TO BE DONE: Restate every line of the material, word for word.

COLLECTED MATERIAL:
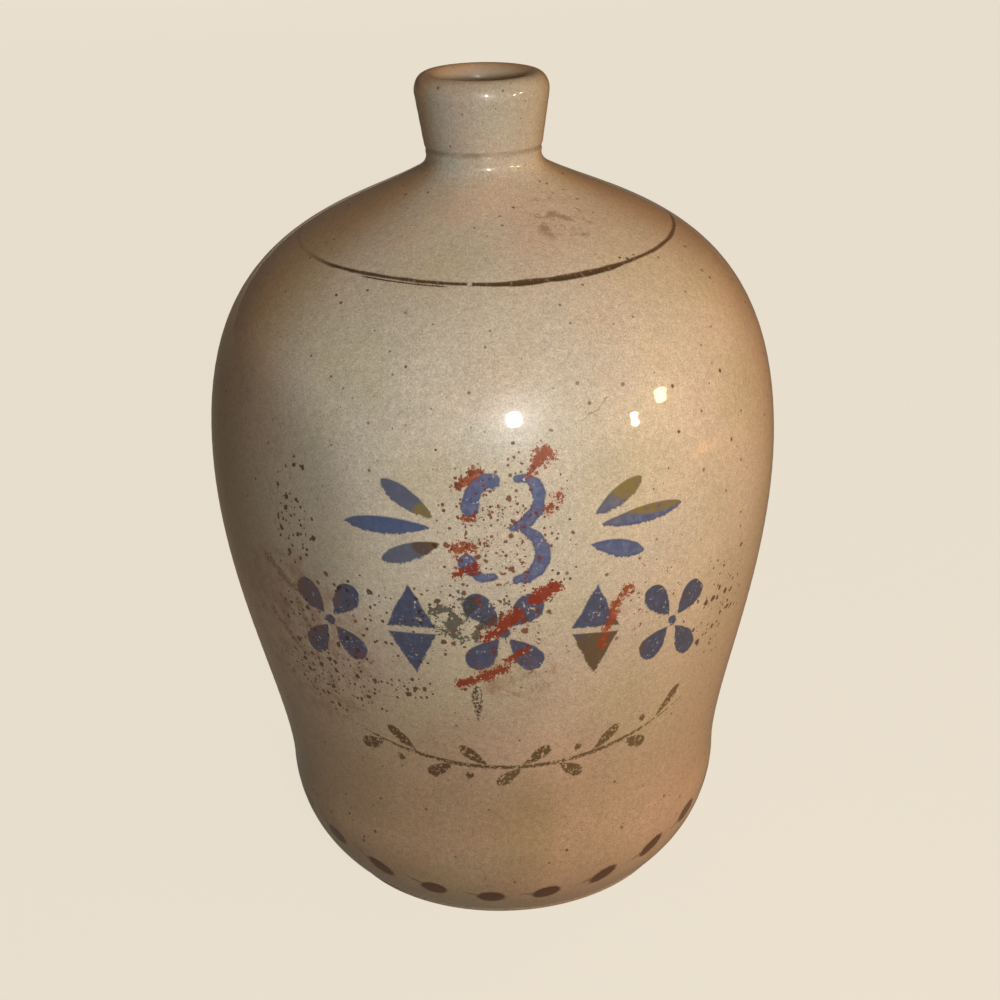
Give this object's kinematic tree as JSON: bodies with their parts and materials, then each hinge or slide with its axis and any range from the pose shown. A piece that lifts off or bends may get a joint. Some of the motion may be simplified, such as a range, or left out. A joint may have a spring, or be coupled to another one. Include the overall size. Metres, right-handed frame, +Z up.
{
  "type": "stoneware jug",
  "caption": "Upright stoneware shoulder jug with a tapered foot, a narrow open neck with a rounded lip and a strap handle behind.",
  "frame": {"origin": "centre of the flat base, on the surface that the jug stands on", "axes": "+Z up along the jug's axis, -Y towards the painted front, +Y towards the handle, +X to the right of someone facing the front"},
  "size_m": [0.267, 0.267, 0.39],
  "materials": {
    "lower_glaze": "glossy salt glaze, warm tan, with painted marks",
    "shoulder_glaze": "glossy salt glaze, grey tan with dark pinholes",
    "neck_glaze": "glossy salt glaze, greenish grey tan",
    "handle_glaze": "glossy salt glaze, tan, worn at the ridges"
  },
  "bodies": {
    "root": {"lower_body": "lower_glaze", "shoulder": "shoulder_glaze", "neck": "neck_glaze", "handle": "handle_glaze"}
  },
  "joints": []
}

REPLY:
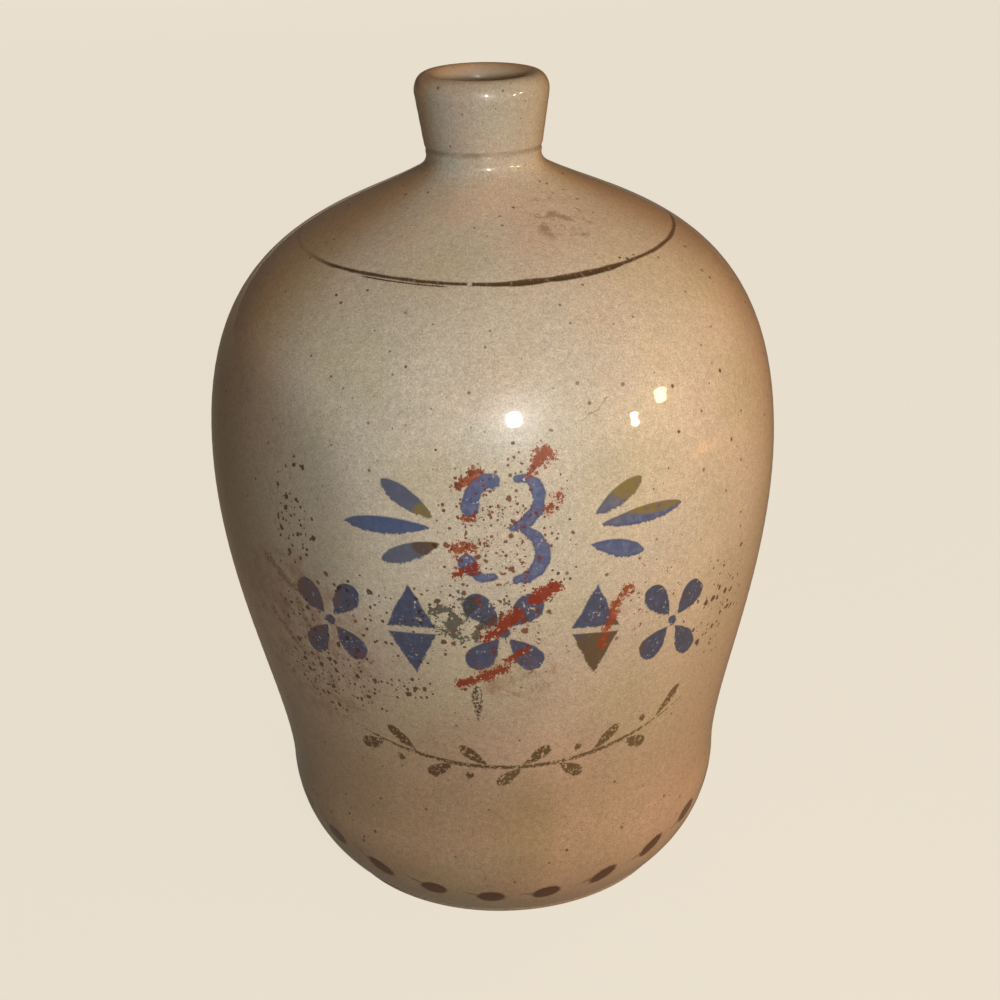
Give this object's kinematic tree as JSON: bodies with their parts and materials, then each hinge or slide with its axis and any range from the pose shown. A piece that lifts off or bends may get a joint. Some of the motion may be simplified, such as a range, or left out. A joint may have a spring, or be coupled to another one. Include the overall size. Metres, right-handed frame, +Z up.
{
  "type": "stoneware jug",
  "caption": "Upright stoneware shoulder jug with a tapered foot, a narrow open neck with a rounded lip and a strap handle behind.",
  "frame": {"origin": "centre of the flat base, on the surface that the jug stands on", "axes": "+Z up along the jug's axis, -Y towards the painted front, +Y towards the handle, +X to the right of someone facing the front"},
  "size_m": [0.267, 0.267, 0.39],
  "materials": {
    "lower_glaze": "glossy salt glaze, warm tan, with painted marks",
    "shoulder_glaze": "glossy salt glaze, grey tan with dark pinholes",
    "neck_glaze": "glossy salt glaze, greenish grey tan",
    "handle_glaze": "glossy salt glaze, tan, worn at the ridges"
  },
  "bodies": {
    "root": {"lower_body": "lower_glaze", "shoulder": "shoulder_glaze", "neck": "neck_glaze", "handle": "handle_glaze"}
  },
  "joints": []
}